Extract exactly those lines that lie between the start of the material and the line with "return buildMesh(name, rings.reshape(-1, 3), quads.tolist()", including both boundary lines and no others.

•••••

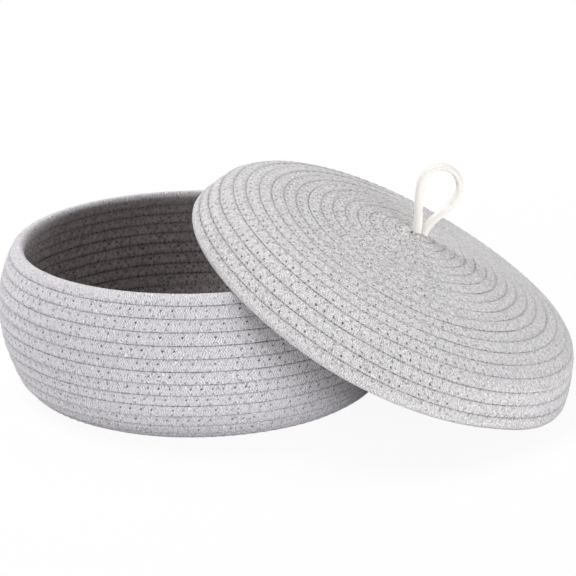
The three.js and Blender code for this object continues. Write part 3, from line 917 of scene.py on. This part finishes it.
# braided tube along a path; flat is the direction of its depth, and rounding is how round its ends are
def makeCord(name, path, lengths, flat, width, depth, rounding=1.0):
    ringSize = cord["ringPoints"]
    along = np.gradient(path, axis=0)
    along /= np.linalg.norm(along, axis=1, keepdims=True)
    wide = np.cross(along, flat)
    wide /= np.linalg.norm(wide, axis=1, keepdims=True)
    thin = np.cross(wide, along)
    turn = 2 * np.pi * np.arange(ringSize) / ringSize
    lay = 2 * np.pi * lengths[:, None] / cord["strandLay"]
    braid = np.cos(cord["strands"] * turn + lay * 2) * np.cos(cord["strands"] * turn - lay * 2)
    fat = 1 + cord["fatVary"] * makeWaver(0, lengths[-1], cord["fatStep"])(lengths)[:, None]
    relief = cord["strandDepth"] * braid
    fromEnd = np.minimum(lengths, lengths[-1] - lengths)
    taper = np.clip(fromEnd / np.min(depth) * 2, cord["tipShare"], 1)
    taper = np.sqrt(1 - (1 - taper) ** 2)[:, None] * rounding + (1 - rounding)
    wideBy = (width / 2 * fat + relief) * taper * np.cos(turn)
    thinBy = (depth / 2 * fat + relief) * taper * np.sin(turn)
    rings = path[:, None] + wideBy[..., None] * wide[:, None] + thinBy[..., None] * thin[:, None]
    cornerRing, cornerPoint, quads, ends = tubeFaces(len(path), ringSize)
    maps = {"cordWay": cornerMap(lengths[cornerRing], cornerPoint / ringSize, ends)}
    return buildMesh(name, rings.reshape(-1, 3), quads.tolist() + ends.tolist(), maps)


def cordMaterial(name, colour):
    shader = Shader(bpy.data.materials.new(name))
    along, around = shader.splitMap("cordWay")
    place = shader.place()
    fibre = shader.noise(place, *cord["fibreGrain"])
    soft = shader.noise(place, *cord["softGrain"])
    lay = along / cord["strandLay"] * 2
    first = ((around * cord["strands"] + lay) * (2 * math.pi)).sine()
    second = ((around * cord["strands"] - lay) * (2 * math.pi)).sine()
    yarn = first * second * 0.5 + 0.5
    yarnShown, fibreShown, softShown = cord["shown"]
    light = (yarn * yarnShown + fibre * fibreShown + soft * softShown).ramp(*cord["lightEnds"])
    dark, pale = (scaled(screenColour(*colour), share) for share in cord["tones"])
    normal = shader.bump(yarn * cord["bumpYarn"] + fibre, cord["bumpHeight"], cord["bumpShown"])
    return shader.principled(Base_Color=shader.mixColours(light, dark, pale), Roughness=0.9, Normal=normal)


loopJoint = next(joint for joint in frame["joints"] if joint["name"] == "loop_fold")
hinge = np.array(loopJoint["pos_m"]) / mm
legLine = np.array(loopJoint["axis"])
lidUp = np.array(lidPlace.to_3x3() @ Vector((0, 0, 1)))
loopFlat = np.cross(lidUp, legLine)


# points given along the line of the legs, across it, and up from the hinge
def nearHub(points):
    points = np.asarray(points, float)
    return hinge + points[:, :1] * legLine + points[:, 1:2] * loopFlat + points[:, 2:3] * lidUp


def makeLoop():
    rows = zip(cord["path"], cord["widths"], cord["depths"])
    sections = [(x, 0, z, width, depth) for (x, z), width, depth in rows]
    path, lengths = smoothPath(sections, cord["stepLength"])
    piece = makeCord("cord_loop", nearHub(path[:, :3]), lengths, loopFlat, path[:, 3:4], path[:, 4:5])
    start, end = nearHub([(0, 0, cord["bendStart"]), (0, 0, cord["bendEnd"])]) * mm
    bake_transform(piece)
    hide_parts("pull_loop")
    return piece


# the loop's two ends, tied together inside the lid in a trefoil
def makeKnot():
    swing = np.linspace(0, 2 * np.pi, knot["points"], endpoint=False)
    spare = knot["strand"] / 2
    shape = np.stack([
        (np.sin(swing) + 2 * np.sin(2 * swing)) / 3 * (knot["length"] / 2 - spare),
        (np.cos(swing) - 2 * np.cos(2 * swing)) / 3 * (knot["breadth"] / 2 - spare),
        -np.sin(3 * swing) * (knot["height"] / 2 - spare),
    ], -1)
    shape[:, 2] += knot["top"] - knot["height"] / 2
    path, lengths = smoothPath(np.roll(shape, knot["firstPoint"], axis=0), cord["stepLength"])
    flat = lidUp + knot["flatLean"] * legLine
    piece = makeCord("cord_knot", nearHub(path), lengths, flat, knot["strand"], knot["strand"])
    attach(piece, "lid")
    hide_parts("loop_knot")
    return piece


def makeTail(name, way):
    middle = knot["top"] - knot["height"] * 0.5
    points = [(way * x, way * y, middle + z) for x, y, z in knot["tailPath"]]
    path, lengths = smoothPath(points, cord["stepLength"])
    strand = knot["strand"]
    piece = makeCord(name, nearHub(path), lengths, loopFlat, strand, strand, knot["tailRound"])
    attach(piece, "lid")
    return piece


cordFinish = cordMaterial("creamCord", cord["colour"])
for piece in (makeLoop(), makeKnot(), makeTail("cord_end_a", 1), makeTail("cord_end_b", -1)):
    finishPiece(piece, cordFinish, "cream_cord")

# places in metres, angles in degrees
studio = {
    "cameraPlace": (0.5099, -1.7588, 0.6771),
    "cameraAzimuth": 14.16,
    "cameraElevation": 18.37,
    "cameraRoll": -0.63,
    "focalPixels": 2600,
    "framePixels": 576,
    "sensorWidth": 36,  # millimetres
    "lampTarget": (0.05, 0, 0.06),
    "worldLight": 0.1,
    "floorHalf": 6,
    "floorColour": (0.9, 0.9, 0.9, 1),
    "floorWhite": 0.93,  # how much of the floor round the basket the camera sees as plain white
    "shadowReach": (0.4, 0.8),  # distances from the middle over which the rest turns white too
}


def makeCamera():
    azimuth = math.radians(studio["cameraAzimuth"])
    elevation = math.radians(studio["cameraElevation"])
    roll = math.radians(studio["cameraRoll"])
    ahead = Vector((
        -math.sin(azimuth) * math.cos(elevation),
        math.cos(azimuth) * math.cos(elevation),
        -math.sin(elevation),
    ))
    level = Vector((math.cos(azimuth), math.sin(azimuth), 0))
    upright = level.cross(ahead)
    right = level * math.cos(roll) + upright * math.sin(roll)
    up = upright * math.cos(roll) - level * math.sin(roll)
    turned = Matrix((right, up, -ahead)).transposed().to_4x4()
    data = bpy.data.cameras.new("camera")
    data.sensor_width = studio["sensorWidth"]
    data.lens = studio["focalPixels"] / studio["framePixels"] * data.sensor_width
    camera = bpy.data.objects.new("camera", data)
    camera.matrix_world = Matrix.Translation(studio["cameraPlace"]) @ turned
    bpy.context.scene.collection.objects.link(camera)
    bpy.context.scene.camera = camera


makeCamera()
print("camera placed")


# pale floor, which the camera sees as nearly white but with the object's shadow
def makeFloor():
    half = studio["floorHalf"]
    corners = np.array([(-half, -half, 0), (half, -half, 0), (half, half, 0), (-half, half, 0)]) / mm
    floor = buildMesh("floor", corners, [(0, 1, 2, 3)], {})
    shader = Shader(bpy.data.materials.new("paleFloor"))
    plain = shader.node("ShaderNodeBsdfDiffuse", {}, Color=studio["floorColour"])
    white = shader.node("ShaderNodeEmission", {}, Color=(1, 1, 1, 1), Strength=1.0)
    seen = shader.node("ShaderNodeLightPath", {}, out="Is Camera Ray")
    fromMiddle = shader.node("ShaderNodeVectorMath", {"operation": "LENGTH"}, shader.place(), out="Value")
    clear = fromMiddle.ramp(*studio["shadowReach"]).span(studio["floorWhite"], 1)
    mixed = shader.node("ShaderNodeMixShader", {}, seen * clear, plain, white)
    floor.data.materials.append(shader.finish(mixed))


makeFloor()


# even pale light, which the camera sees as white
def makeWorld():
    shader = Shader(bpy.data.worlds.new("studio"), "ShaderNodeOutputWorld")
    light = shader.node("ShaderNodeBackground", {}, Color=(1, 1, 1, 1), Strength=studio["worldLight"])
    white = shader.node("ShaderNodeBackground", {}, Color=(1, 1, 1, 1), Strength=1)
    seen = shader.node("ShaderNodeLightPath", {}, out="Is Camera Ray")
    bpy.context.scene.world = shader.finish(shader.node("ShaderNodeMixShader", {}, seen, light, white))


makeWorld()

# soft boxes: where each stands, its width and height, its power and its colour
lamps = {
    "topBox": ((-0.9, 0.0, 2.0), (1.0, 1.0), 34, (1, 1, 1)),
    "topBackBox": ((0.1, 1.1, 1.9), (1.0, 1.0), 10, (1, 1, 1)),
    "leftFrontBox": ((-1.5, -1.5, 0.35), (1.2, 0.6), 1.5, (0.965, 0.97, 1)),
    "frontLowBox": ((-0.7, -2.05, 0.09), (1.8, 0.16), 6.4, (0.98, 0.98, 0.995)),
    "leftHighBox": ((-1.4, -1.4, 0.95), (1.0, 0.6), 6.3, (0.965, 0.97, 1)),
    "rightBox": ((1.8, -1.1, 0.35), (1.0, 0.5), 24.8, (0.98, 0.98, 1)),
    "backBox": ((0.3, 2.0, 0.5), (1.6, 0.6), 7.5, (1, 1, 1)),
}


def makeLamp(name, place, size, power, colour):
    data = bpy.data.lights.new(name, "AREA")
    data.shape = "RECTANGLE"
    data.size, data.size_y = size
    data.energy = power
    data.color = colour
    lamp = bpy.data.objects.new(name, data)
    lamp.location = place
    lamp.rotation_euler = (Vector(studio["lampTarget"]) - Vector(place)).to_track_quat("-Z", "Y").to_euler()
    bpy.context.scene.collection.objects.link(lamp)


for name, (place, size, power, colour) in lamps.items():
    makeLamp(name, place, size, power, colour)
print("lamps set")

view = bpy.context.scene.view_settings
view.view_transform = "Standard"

•••••

• _Solved problem_
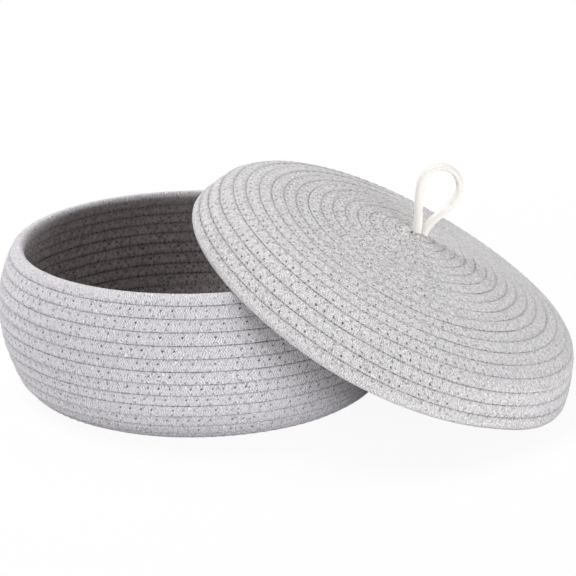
The three.js and Blender code for this object continues. Write part 3, from line 917 of scene.py on. This part finishes it.
# braided tube along a path; flat is the direction of its depth, and rounding is how round its ends are
def makeCord(name, path, lengths, flat, width, depth, rounding=1.0):
    ringSize = cord["ringPoints"]
    along = np.gradient(path, axis=0)
    along /= np.linalg.norm(along, axis=1, keepdims=True)
    wide = np.cross(along, flat)
    wide /= np.linalg.norm(wide, axis=1, keepdims=True)
    thin = np.cross(wide, along)
    turn = 2 * np.pi * np.arange(ringSize) / ringSize
    lay = 2 * np.pi * lengths[:, None] / cord["strandLay"]
    braid = np.cos(cord["strands"] * turn + lay * 2) * np.cos(cord["strands"] * turn - lay * 2)
    fat = 1 + cord["fatVary"] * makeWaver(0, lengths[-1], cord["fatStep"])(lengths)[:, None]
    relief = cord["strandDepth"] * braid
    fromEnd = np.minimum(lengths, lengths[-1] - lengths)
    taper = np.clip(fromEnd / np.min(depth) * 2, cord["tipShare"], 1)
    taper = np.sqrt(1 - (1 - taper) ** 2)[:, None] * rounding + (1 - rounding)
    wideBy = (width / 2 * fat + relief) * taper * np.cos(turn)
    thinBy = (depth / 2 * fat + relief) * taper * np.sin(turn)
    rings = path[:, None] + wideBy[..., None] * wide[:, None] + thinBy[..., None] * thin[:, None]
    cornerRing, cornerPoint, quads, ends = tubeFaces(len(path), ringSize)
    maps = {"cordWay": cornerMap(lengths[cornerRing], cornerPoint / ringSize, ends)}
    return buildMesh(name, rings.reshape(-1, 3), quads.tolist() + ends.tolist(), maps)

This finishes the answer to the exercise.